Monroe Stahr and Kathleen Moore in the film version of The Love of the Last Tycoon

Fitzgerald can’t just have the lead men who are in pursuit of love; he must also include the lead woman who plays a significant role in the development of other characters.  For Jay Gatsby in The Great Gatsby, his leading lady is named Daisy Buchanan, a woman who is beautiful and charming, but also fickle, bored, sardonic, and shallow.  Daisy is proficient in love and affection, although she can’t sustain loyalty and care.  She is completely indifferent to her young daughter.  She loves Gatsby but goes back on her promise to wait for him and marries Tom instead because he is wealthy and promises her a luxurious lifestyle.  Just like Daisy breaks Gatsby’s heart, Rosalind Connage breaks Amory Blaine’s heart in This Side of Paradise.  She tells her sister, “you don’t know what a trial it is to be like me” (188); however, Rosalind is everything her sister wants to be.  She is a prima donna, yet Amory still loves her.  Both Amory and Rosalind have many love interests throughout their lives.  Amory has Isabelle, and Rosalind strings along Gillespie.  When Rosalind and Amory meet, he knows that he loves her, “from the moment [he] saw [her]” (201).  However, their relationship was destined to be a failure.  Alec, Rosalind’s brother and one of Amory’s good friends, foreshadows their relationship: “She won’t marry him, but a girl doesn’t have to marry a man to break his heart” (199).  Kathleen Moore, like Rosalind, breaks Monroe Stahr’s heart without marrying him.  Monroe becomes infatuated with her after seeing her in the studio.  He describes her as “a beautiful doll.  Minna [his former wife] had never been a beautiful doll” (115).  She loves the attention that Monroe Stahr gives her and doesn’t tell him the truth about herself until her fiancée returns.  All of the leading ladies in F. Scott Fitzgerald’s works are gorgeous, fall in love with one man, but run away and marry another.  This creates confusion and exposes the dark sides of the men that they love. 

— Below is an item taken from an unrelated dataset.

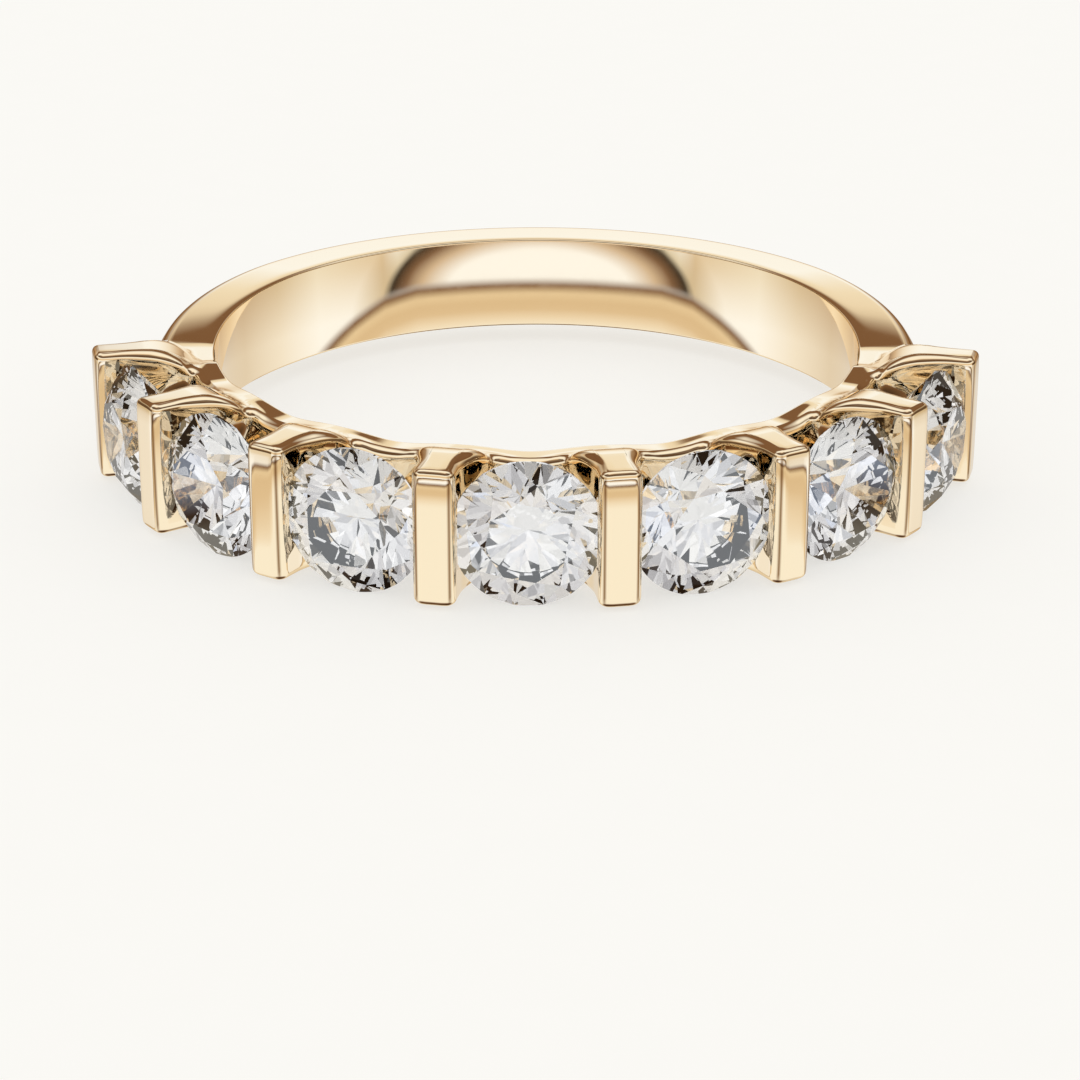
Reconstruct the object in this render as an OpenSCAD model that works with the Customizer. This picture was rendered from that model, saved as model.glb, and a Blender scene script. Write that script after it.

However, the leading men and women of his novels wouldn’t get anywhere without the help of their friends.  F. Scott Fitzgerald created many supporting characters that are always lurking just inside the shadows.  Nick Carraway is one of the main supporting characters in Fitzgerald’s The Great Gatsby.  He is described as tolerant, open minded, quiet, and a good listener which makes him a confidant for the other characters secrets.  He moves to West Egg to try and break into the elite social circle made up of people with family money.  He starts a small relationship with Jordan Baker, who is F. Scott Fitzgerald’s example of the “new woman” of the 1920s.  She is boyish, cynical, self-centered, and a competitive golfer.  to Nick’s disbelief, she once cheated to win a golf tournament.  There is not a distinct supporting character in This Side of Paradise, but Amory has many friends that appear in the book.  There are his college roommates: Tom Park D’Invilliers, Dick Humbird, and Burne and Kerry Holiday — all of whom help Amory discover who he is.  Amory idolizes all of the qualities of Dick Humbird, talks about literature with Tom Park D’Invilliers, and contemplates conventionalism with Burne Holiday.  Eleanor Ramilly also helps Amory find himself.  Amory and Eleanor have a passionate love affair one summer, but they end their relationship after a dispute about the existence of God.  Unlike This Side of Paradise, The Love of the Last Tycoon has only one small supporting character.  Cecelia Brady is a daughter of a producer who is friends with Monroe Stahr.  The name Brady is well known, and she is used to getting what she wants.  She travels to Hollywood to “make him love [her]” (18).  However, it isn’t until the end and after his fling with Kathleen that they get married.

F. Scott Fitzgerald creates characters each with their own idiosyncrasies, but often he creates similar characters in other novels of his.  He has three specific categories: the leading male who gets dumped by his true love, a gorgeous leading lady who causes trouble, and a supporting cast who help the main characters discover themselves.  Fitzgerald’s characters are often his commentary on society, and as Richard Bach stated “fictional characters are sometimes more real than people with bodies and heartbeats.”